I guess they won't have a 2014 Tarmac for me to try until November. I'm sure I'll need to wait until I can compare them back to back (even if it's snowy when I get to do so!).


----------



## Bosock (Apr 1, 2012)

I have rode a Roubaix SL3 S-works and Tarmac SL3 S-works and there are differences. First and foremost...the position on the Roubaix is more laxed...you can make it more aggressive...but you will be challenged to get it as aggressive as the Tarmac. You sit up more on the Roubaix and on longer rides, pending your condition, that is helpful in centuries and fondo's. From the Expert level up the Roubaix is also very stiff yet very comfortable...you crank them and they are responsive and take off. I personally believe the older 8r frames ride is a little smoother but no where near as stiff. The position and stiffness of the bike make it ideal for sitting in the saddle climbing...and the bike will climb...if you like sitting and climbing it is very hard to beat as it is comfortable and yet stiff where it needs to be. The Roubaix is also a very stable ride when descending but not the quickest in the turns.

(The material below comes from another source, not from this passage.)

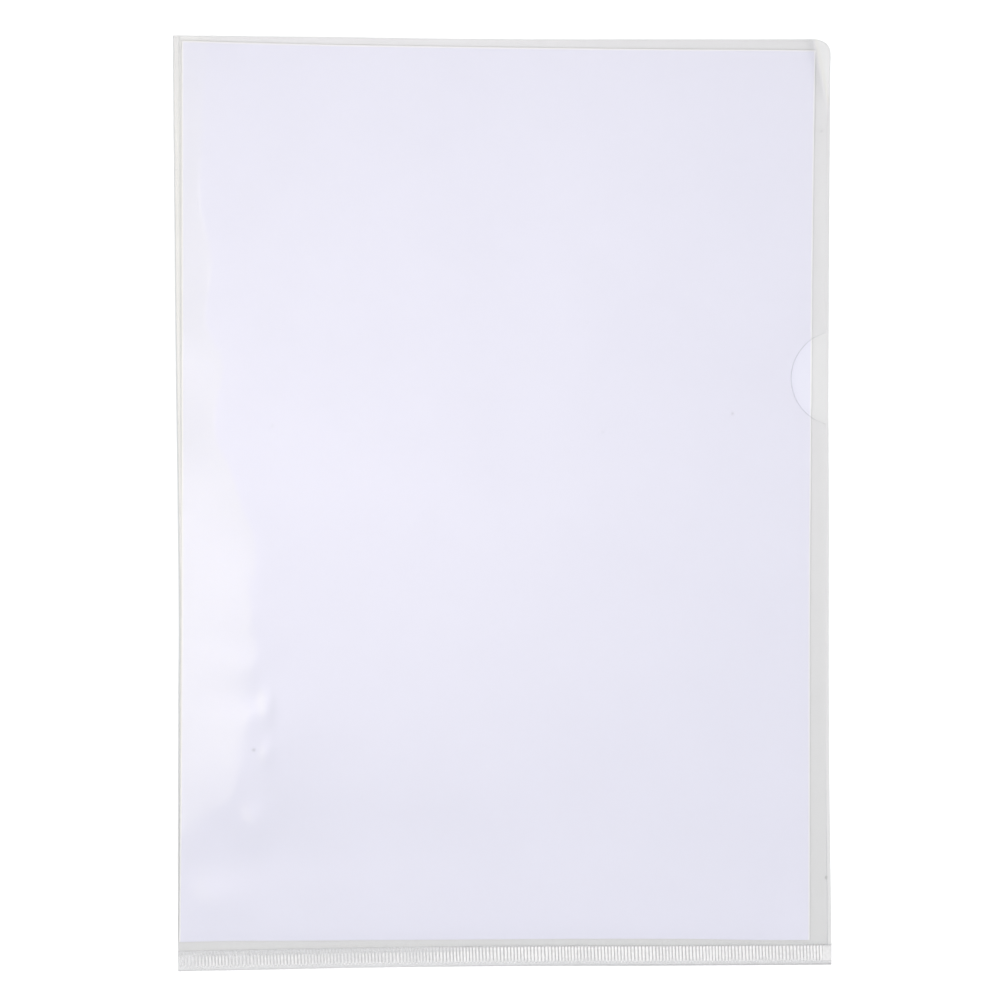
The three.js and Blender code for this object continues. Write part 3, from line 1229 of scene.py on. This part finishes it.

Tarmac more aggressive position...you can work it with stems and such...but it is still a more aggressive positioned bike. Very stiff and not as smooth ride as the Roubaix...but if you like road feedback it provides it. The more aggressive position encourages more out of saddle time in climbs and sprints. Bike is stiff and very responsive...however, to be honest both bikes are very stiff and responsive and if you can noodle the Roubaix or the Tarmac your impressive. What the Tarmac gives up to the Roubaix in comfort it makes up with in handling. The bike turns on a dime and the handling is great...a little racy feeling...some say twitchy but I don't believe so...however, I live in SLC area as well and have come down immigration, big cottonwood, and millcreek and I went up equally well on both...descending though I flew down much faster on the Tarmac and felt far more confident on the way down. The Roubaix's longer profile makes you work it a tad in fast tight turns were the tarmac allows you to cut through them at much fast speeds.

So having both and have ridden both I can pretty much confirm what the others have told you. Roubaix is a very good performing comfort bike and the Tarmac is a good handling race bike. You just have to decide which is more important...coming down those canyons at faster speeds or after those centuries and fondo's feeling far more refreshed...cuz after about 50 miles that positioning and comfort of the Roubaix has shielded you to the point you still relatively refreshed and eager to go...pending your condition you start feeling the ride on the Tarmac. Sounds like you have tested them both...probably at this point you already know which feel you like best. No matter which you pick...both great bikes...and if you ride it a ton you made the right decision...good luck on making your pick.


----------